Maria Laurino (August 31, 2008)
From Carla Bruni's words to recent Italian films -- a summer revealing Italy's fatalistic streak.


    This summer, I’ve been thinking a lot about Italian fatalism.  During a recent vacation in France, I decided the appropriate reading material for the flight over should start with Vanity  Fair’s interview with my favorite first lady, Carla Bruni (see Carla Bruni, Old World Italian).  The beautiful and talented former supermodel/singer gushed on every page about her new husband, French president Nicolas Sarkozy to Vanity Fair correspondent Maureen Orth.  She told Orth that it would be a “dream” to have Nicolas’s children (the quote landed on the cover of every French glossy magazine).   “I hope to, if I am young enough,” said the forty-year-old Carla. 

     What about fertility treatments? Orth pragmatically asked. 

     No, Bruni replied, she wouldn’t want to “tempt the devil."

    The cosmopolitan former mistress of French philosopher Raphael Enthoven (the father of her son) is no rational woman.  She happily reveals her fatalistic Italian roots – and here, I mean fatalism in the classical sense – that life is dictated directly from above.  (Roots which I thought ran mainly through the veins of those of us who are southerners).  While most Americans would readily turn to science and invest years in extensive fertility treatments – Carla won’t “tempt the devil.”  That’s why I like Carla -- it’s comforting to see someone as poised and successful as she is as inherently nervous about the world as I am. 

     And still the world seems to shine down upon Carla.  If the gossip rags are right, Carla may be getting this dream too.  After Sarkozy was seen patting her bikini-clad belly this summer, rumor has it that Carla Bruni-Sarkozy is pregnant. 

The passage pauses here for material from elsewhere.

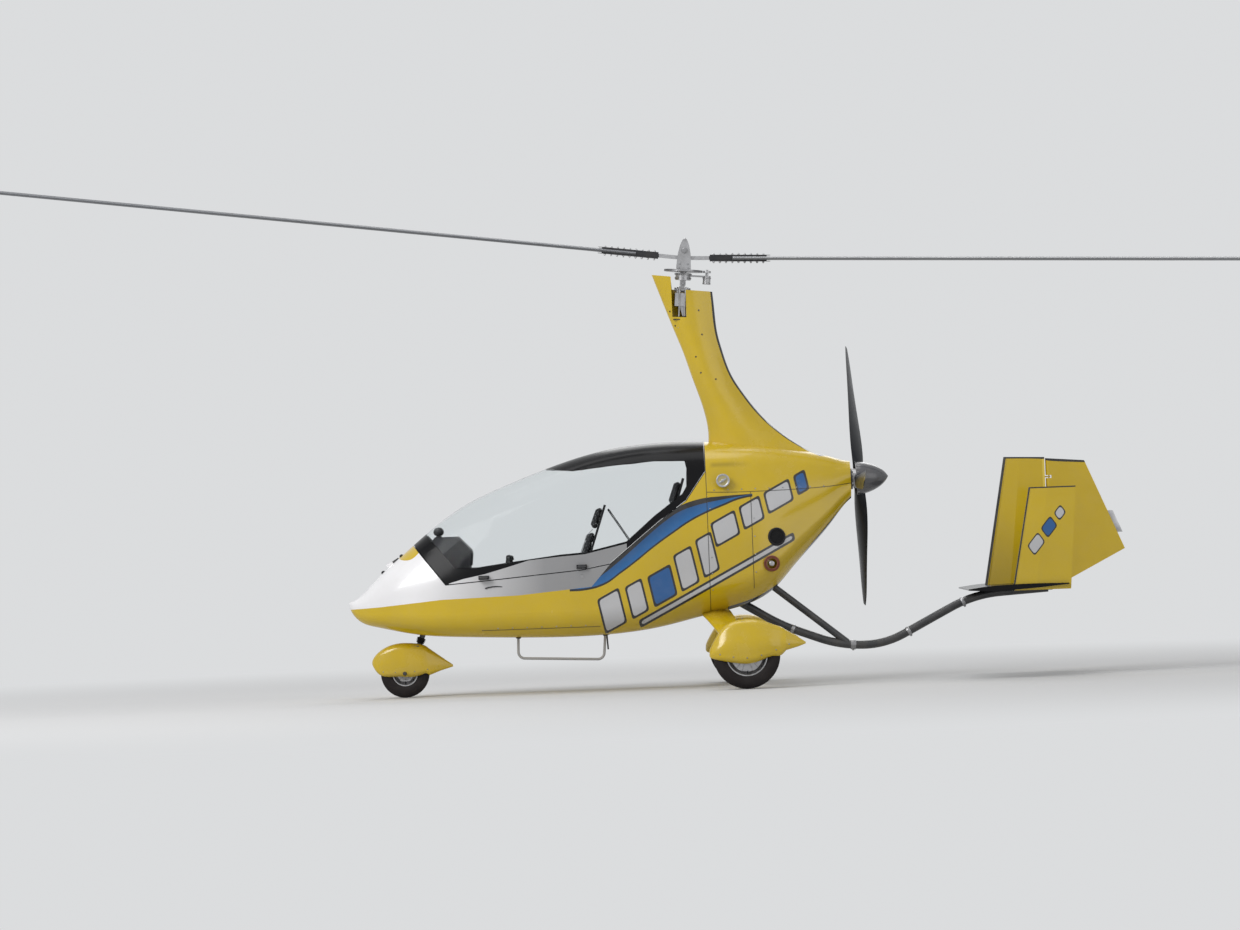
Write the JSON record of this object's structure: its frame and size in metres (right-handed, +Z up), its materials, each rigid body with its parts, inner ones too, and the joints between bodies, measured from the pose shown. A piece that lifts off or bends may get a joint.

     The happy fatalist.  I wonder how she feels about airplanes, I thought, closing the magazine to face the rest of my flight…..



      A more brutal fatalism surfaced in several Italian movies playing in New York this summer, reminding those of us who sometimes fantasize about a life in Italy, the difficult, often impossible conditions of those who live there.   Biutiful Cauntri (a play on the southern Italian pronunciation of English) is a devastating documentary about the Mafia control of waste in Campania, and how a compact between corrupt government officials and Mafia bosses contaminated one town for decades with illegal waste.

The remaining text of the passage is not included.